Overseas, nations with weaker IP laws seek to wrangle concessions from the U.S. in negotiating free trade agreements.  Although free trade agreements offer a critical path toward even greater prosperity for America and our trading partners alike, we shouldn't allow other countries to exploit them to weaken our IP protections and jeopardize our position of global leadership in innovation and discovery. 

And here in the U.S., skeptics and special interests who seek to weaken IP rights claim that the Constitution's IP protections are utilitarian in nature, as opposed to natural rights.  The obvious flaw in that claim is that utilitarianism obtained more widespread popular currency in the 19th century, several decades after the Founding Fathers drafted the Declaration of Independence and Constitution.  They were steeped not in cold utilitarianism, but rather the natural rights theories of John Locke, who observed that, "a person rightly claims ownership in her works to the extent that her labor resulted in their existence." 
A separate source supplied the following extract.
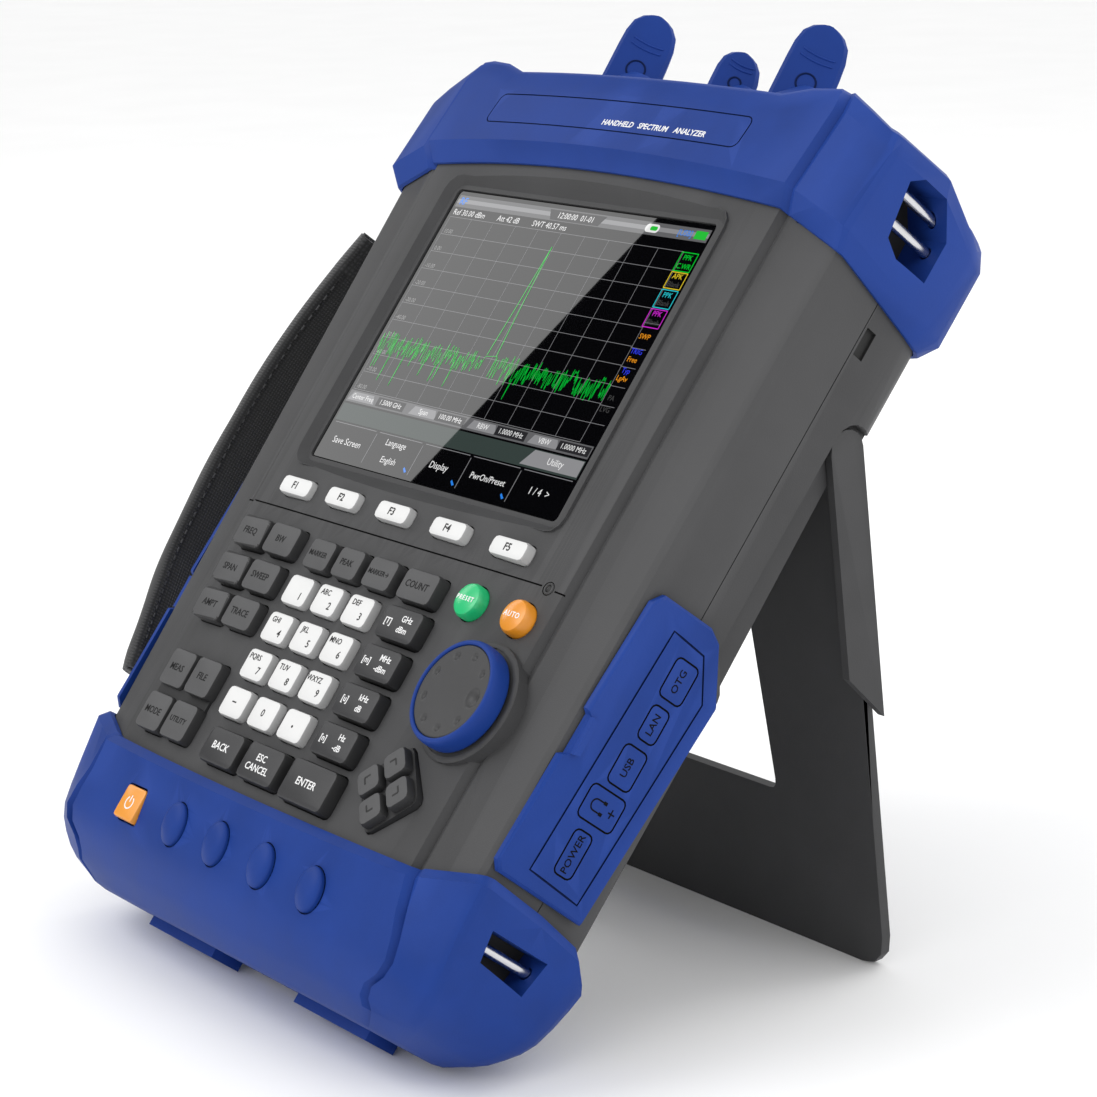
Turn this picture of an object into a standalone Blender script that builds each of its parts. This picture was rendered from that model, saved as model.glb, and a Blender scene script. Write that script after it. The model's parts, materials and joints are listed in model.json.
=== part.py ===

Even accepting for the sake of argument, however, that America's IP protections arose from solely utilitarian rather than natural rights ideals among the Founders, the simple fact is that one cannot identify an alternative IP system in the world today, or throughout human history, that has resulted in greater utility than our own. 

There are hundreds of nations across the world today, and countless other nations and societies throughout human history, that have maintained weaker IP protections than the U.S.  But not a single one even approaches the U.S. in terms of scientific, artistic, pharmaceutical and technological innovation.  Nor does any society today or throughout history rival the U.S. in terms of resulting prosperity and power. 

That straightforward correlation may not, standing alone, forever settle our ongoing IP debate.  At the very least, however, it shifts an extremely heavy burden of proof to anyone contending that our patent, copyright and trademark laws are too protective and should be relaxed. 

That heavy burden of proof is one that opponents of America's tradition of strong IP protections have yet to carry.